--- Begin SUPPLIED MATERIAL ---

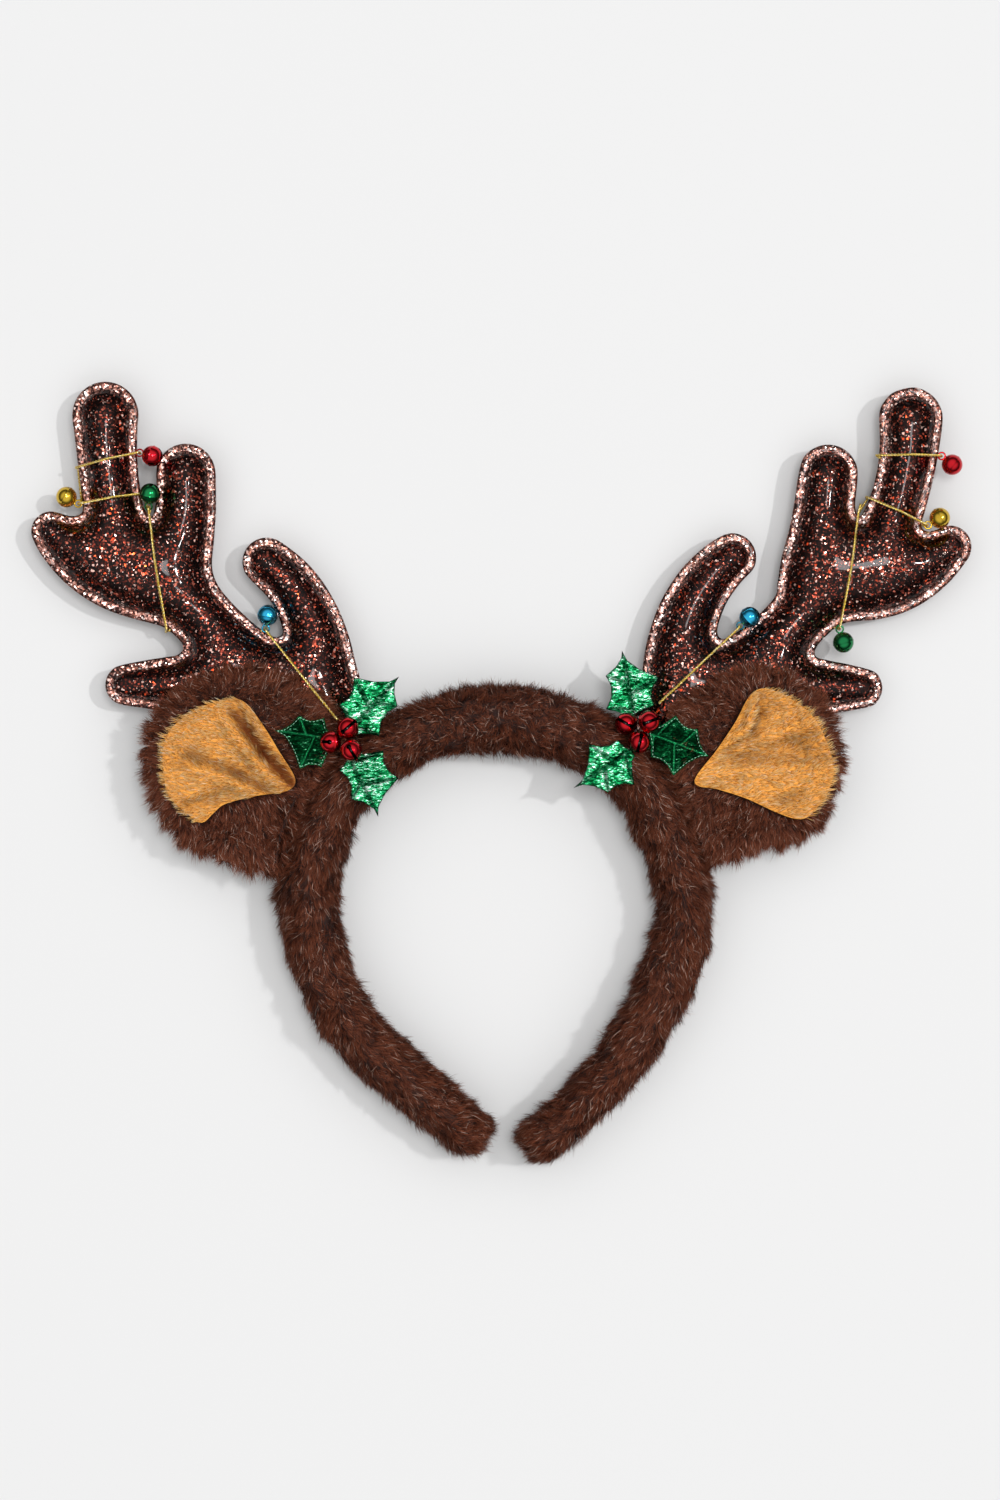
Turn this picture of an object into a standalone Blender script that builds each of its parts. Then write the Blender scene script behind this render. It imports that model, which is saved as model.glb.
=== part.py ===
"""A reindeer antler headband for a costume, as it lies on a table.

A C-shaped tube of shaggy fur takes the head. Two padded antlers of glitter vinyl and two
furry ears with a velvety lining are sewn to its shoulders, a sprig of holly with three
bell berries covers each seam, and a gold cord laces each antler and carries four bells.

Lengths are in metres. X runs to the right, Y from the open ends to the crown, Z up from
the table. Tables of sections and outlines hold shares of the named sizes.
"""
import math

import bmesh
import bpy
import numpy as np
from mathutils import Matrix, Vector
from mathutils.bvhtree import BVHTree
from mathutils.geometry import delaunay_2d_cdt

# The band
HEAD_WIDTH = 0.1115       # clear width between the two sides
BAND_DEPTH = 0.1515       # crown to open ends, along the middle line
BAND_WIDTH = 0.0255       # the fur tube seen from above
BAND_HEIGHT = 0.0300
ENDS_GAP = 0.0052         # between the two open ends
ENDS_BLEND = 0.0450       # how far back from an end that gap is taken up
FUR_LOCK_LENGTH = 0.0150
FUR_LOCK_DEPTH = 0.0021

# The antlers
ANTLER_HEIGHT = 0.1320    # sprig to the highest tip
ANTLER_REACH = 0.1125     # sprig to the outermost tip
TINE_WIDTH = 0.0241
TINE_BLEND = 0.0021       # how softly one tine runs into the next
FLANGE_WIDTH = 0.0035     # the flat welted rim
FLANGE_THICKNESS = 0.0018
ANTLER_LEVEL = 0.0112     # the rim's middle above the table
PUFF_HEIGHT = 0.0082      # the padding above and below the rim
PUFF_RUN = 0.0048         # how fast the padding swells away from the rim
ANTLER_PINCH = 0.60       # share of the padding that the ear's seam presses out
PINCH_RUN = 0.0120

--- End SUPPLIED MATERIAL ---
--- Begin SUPPLIED MATERIAL ---

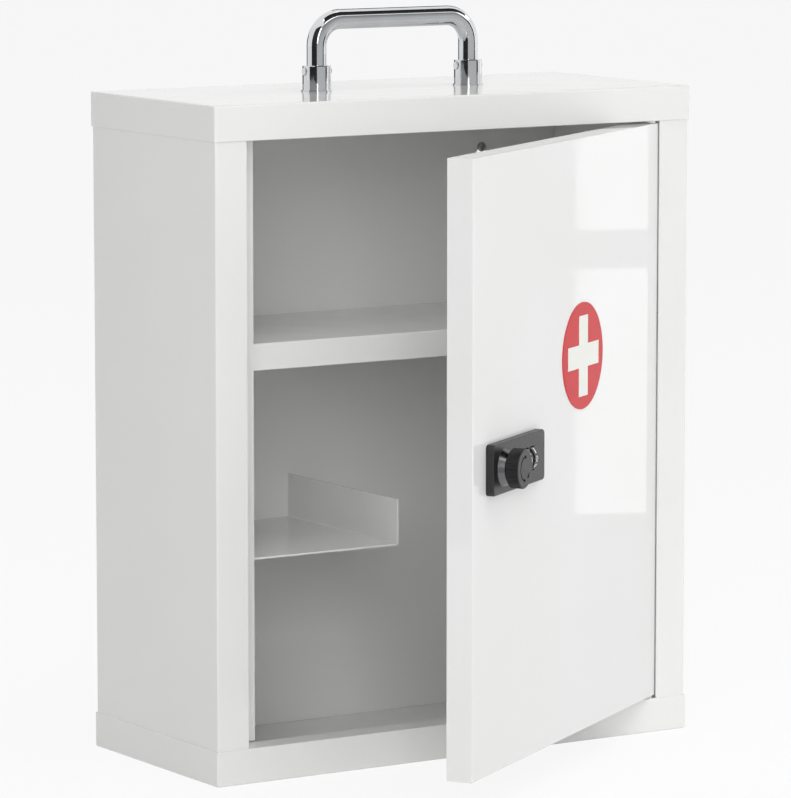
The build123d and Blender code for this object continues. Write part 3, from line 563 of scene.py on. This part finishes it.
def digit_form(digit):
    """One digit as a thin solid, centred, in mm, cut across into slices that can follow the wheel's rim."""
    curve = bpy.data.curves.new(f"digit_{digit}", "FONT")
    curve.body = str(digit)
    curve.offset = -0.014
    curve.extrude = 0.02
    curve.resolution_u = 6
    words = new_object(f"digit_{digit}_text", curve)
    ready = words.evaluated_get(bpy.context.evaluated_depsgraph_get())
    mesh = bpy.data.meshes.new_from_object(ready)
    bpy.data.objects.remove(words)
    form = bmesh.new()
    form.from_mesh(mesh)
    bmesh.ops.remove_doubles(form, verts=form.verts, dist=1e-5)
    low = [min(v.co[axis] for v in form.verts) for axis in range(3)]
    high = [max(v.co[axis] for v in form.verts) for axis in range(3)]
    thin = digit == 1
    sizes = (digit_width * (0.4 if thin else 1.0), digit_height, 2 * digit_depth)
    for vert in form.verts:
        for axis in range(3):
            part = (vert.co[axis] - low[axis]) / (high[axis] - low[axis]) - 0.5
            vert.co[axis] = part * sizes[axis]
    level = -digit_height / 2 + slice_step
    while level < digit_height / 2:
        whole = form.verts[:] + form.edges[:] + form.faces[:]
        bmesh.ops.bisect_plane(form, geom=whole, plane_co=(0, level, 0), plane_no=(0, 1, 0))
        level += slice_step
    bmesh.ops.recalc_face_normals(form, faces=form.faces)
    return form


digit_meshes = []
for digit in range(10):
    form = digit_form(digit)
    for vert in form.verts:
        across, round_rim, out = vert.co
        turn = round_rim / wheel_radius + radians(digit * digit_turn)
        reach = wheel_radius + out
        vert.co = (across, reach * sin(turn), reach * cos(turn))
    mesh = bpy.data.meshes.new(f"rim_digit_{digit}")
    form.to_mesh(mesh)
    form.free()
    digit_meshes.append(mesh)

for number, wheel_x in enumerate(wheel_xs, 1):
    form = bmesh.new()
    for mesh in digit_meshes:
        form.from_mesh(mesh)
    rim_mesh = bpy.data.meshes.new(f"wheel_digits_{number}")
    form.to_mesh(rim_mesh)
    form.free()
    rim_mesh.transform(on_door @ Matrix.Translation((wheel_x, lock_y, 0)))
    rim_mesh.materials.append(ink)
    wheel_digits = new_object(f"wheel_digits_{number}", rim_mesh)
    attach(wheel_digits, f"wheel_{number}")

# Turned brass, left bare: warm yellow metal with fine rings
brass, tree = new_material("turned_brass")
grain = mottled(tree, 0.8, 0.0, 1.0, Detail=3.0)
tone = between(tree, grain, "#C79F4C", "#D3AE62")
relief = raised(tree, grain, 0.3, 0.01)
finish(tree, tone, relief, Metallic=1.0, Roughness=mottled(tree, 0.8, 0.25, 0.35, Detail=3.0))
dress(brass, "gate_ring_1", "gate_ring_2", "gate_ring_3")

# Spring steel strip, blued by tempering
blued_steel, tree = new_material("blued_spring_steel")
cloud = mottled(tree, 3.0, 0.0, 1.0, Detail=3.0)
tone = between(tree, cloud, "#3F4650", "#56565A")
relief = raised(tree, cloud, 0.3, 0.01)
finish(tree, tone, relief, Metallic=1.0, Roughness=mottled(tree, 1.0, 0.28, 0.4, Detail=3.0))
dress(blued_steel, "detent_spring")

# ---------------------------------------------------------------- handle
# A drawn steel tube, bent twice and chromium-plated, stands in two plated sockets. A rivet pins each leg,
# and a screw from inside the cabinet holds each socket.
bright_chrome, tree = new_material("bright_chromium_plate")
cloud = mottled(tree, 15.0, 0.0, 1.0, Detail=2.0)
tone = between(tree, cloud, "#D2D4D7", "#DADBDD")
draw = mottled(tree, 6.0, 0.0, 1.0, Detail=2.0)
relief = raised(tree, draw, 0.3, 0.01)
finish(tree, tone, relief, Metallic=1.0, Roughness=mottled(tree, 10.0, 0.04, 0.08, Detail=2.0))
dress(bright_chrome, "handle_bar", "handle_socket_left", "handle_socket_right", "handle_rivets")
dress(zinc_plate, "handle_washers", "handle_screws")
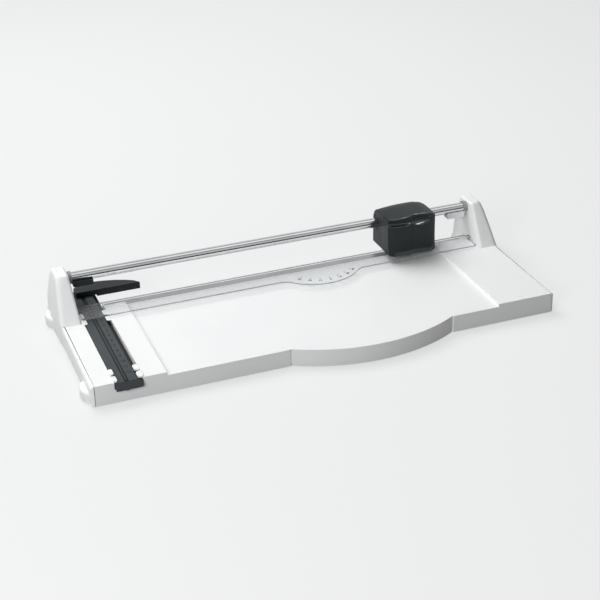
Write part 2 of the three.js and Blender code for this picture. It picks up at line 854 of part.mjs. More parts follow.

--- End SUPPLIED MATERIAL ---

• _REQUEST_: Of the lines in this listing, report how many contain the string "parts", and give the number only.

• _ANSWER FOR THIS EXERCISE_: 2